Die Eheleute hatten ihre Verfassungsbeschwerde gegen das Urteil des BVerwG zwar schon vor dem Urteil zu § 217 StGB eingereicht, danach jedoch eine zusätzliche Begründung nachgeschoben: Der Zugang zu Sterbehilfeangeboten sei in Deutschland auch nach dem Urteil faktisch kaum vorhanden. Eine Umgehung des BfArM durch eine ärztliche Verschreibung sei zudem nicht realistisch, da ärztliches Standesrecht die Unterstützung beim Suizid untersage und somit kaum ein Mediziner dazu bereit sei. Somit seien sie trotz allem nicht in der Lage, ihr verfassungsgerichtlich anerkanntes Recht auf selbstbestimmtes Sterben zu realisieren.

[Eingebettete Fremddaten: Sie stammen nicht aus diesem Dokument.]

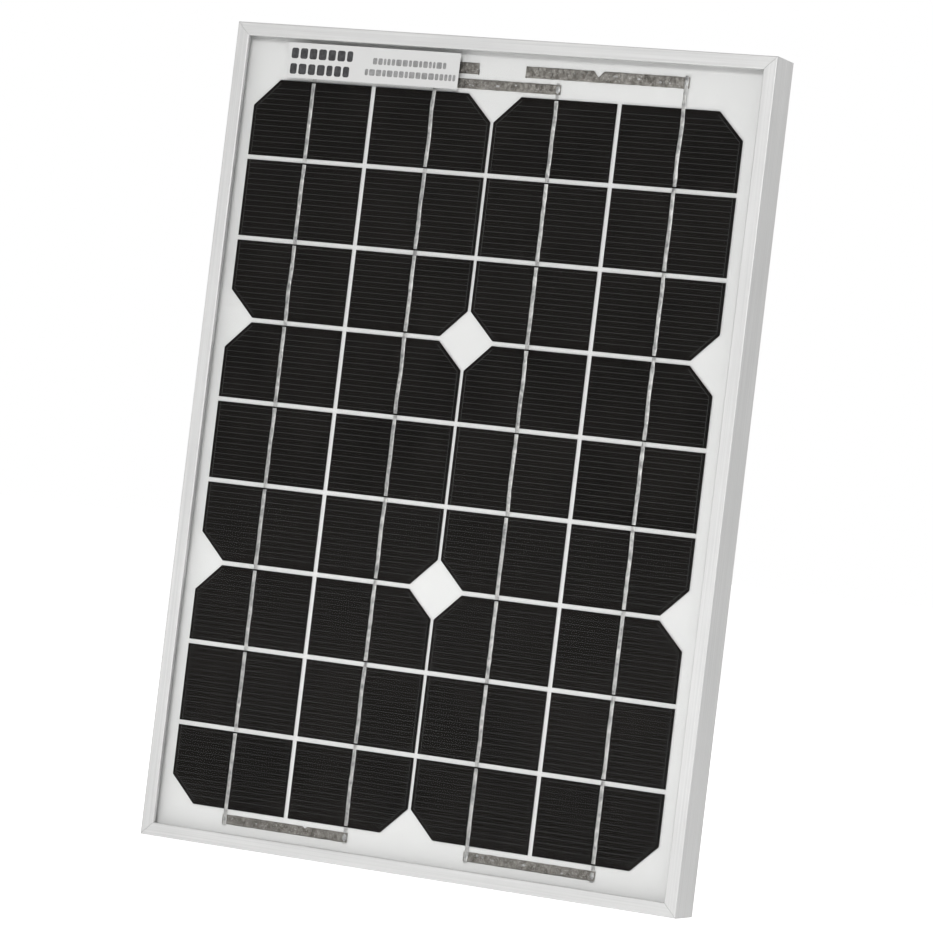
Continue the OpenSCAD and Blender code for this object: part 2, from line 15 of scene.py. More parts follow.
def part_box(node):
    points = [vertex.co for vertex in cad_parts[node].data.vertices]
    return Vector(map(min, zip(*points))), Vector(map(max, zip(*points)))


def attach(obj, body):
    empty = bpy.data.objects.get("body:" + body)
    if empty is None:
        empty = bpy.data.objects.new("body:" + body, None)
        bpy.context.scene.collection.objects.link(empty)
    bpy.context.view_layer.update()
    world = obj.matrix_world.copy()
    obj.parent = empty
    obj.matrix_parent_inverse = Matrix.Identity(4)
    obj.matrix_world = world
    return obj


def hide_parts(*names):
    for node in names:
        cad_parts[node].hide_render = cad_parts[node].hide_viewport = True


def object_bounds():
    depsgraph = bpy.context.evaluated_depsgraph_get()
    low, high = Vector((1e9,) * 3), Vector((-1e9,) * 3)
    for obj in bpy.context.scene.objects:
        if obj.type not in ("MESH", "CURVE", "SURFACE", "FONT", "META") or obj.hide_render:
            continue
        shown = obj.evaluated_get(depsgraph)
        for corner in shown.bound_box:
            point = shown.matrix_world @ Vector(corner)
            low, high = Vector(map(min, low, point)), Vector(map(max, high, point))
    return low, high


MM = 0.001
COLUMNS = 4
BLOCK_ROWS = 3
PANEL_BODY = "panel"

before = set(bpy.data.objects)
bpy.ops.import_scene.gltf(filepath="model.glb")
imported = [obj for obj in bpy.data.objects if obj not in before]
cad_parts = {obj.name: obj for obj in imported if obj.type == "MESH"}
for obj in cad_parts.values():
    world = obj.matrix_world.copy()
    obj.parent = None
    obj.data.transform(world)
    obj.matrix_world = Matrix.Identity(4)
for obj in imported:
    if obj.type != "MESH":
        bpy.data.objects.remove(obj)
cad_low, cad_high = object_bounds()


# ---------------------------------------------------------------- node material helpers


class Shader:
    """A node material under construction, with short calls for the nodes it uses."""

    def __init__(self, name, **principled):
        self.material = bpy.data.materials.new(name)
        self.material.use_nodes = True
        self.tree = self.material.node_tree
        self.bsdf = self.tree.nodes["Principled BSDF"]
        self.output = self.tree.nodes["Material Output"]
        for key, value in principled.items():
            self.set(self.bsdf, key.replace("_", " ").title().replace("Ior", "IOR"), value)

    def set(self, node, socket, value):
        """Gives a socket a value, or joins it to another node's socket."""
        target = node.inputs[socket]
        if isinstance(value, bpy.types.NodeSocket):
            self.tree.links.new(value, target)
        elif isinstance(value, tuple) and len(value) == 3 and target.type == "RGBA":
            target.default_value = (*value, 1.0)
        else:
            target.default_value = value

    def node(self, kind, sockets=None, **settings):
        """Adds a node, with values or links for its sockets and values for its own settings."""
        made = self.tree.nodes.new("ShaderNode" + kind)
        for key, value in settings.items():
            setattr(made, key, value)
        for key, value in (sockets or {}).items():
            self.set(made, key, value)
        return made

    def place(self, scale=(1, 1, 1)):
        """Position on the object in metres, stretched by scale."""
        source = self.node("TexCoord").outputs["Object"]
        return self.node("Mapping", {"Vector": source, "Scale": scale}).outputs["Vector"]

    def noise(self, scale, stretch=(1, 1, 1), detail=4.0, roughness=0.55):
        """Soft noise from 0 to 1, mostly near 0.5."""
        sockets = {"Vector": self.place(stretch), "Scale": scale, "Detail": detail, "Roughness": roughness}
        return self.node("TexNoise", sockets).outputs["Fac"]

    def cells(self, scale):
        """Distance from the middle of the nearest of many scattered cells."""
        sockets = {"Vector": self.place(), "Scale": scale}
        return self.node("TexVoronoi", sockets).outputs["Distance"]

    def span(self, value, low, high, start=0.0, end=1.0):
        """Maps value from start..end to low..high, clamped."""
        sockets = {"Value": value, "From Min": start, "From Max": end, "To Min": low, "To Max": high}
        return self.node("MapRange", sockets).outputs["Result"]

    def blend(self, factor, first, second):
        mixed = self.node("MixRGB", {"Fac": factor, "Color1": first, "Color2": second})
        return mixed.outputs["Color"]

    def math(self, operation, first, second=0.0):
        made = self.node("Math", operation=operation)
        self.set(made, 0, first)
        self.set(made, 1, second)
        return made.outputs["Value"]

    def bump(self, height, strength, distance, under=None):
        """A bumped normal, on top of the normal under it if one is given."""
        sockets = {"Height": height, "Strength": strength, "Distance": distance}
        made = self.node("Bump", sockets)
        if under is not None:
            self.set(made, "Normal", under)
        return made.outputs["Normal"]

    def finish(self, colour, roughness, normal=None):
        """Joins the surface's colour, roughness and bumped normal, and gives the material."""
        self.set(self.bsdf, "Base Color", colour)
        self.set(self.bsdf, "Roughness", roughness)
        if normal is not None:
            self.set(self.bsdf, "Normal", normal)
        return self.material


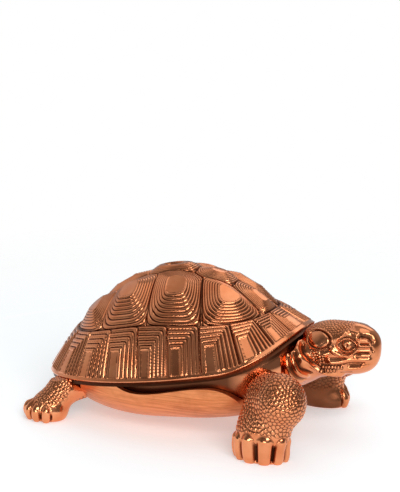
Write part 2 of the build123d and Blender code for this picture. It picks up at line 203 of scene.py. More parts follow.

Die Kammer verwarf die Beschwerde dennoch, da sie infolge des Urteils zu § 217 StGB unzulässig geworden sei. Nach dem Grundsatz der Subsidiarität seien Bürger gehalten, vor Erhebung einer Verfassungsbeschwerde und auch noch während des Verfahrens sämtliche zumutbaren Möglichkeiten und Rechtsbehelfe auszuschöpfen. Dies sei hier nicht geschehen. Nach der Entscheidung aus dem vergangenen Jahr liege es "nicht mehr auf der Hand", so die Kammer, dass Suizidhilfe anderweitig für die Eheleute nicht zu erhalten sei. Sollte dem nicht so sein, hätte die gegenwärtige Sach- und Rechtslage zunächst im fachgerichtlichen Verfahren geklärt werden müssen. Erst dann sei absehbar, ob ihnen ausreichende praktische und zumutbare Möglichkeiten zur Verfügung stünden, ihren Suizidwunsch zu realisieren. Mit ähnlicher Begründung hatte das BVerfG im Juni vergangenen Jahres auch eine Vorlage des Verwaltungsgerichts (VG) Köln zurückgewiesen, welches das betäubungsmittelrechtliche Erwerbsverbot für verfassungswidrig hielt und deshalb vorgelegt hatte.
Und noch eine weitere Hürde sahen die Karlsruher Richterinnen und Richter durch das Urteil des Zweiten Senats für die nun entschiedene Sache aufgestellt: Damals hatte der Senat ausdrücklich auf die Möglichkeit des Staates verwiesen, Konzepte zur Regulierung von Sterbehilfe zu erarbeiten, die ggf. auch das Betäubungsmittelrecht in den Blick nehmen. Dafür, so die Ansicht der Kammer, müsse man dem Gesetzgeber aber auch die nötige Zeit lassen. Eine Entscheidung in der Sache würde nun den damals anerkannten Gestaltungsspielraum beschränken.
Das Thema Sterbehilfe war erst kürzlich wieder in der Debatte, als mehrere Abgeordnete Gesetzentwürfe für eine Neuregelung der Suizidassistenz vorgelegt hatten. Die Bundesregierung hingegen hat sich in der Sache noch nicht klar positioniert.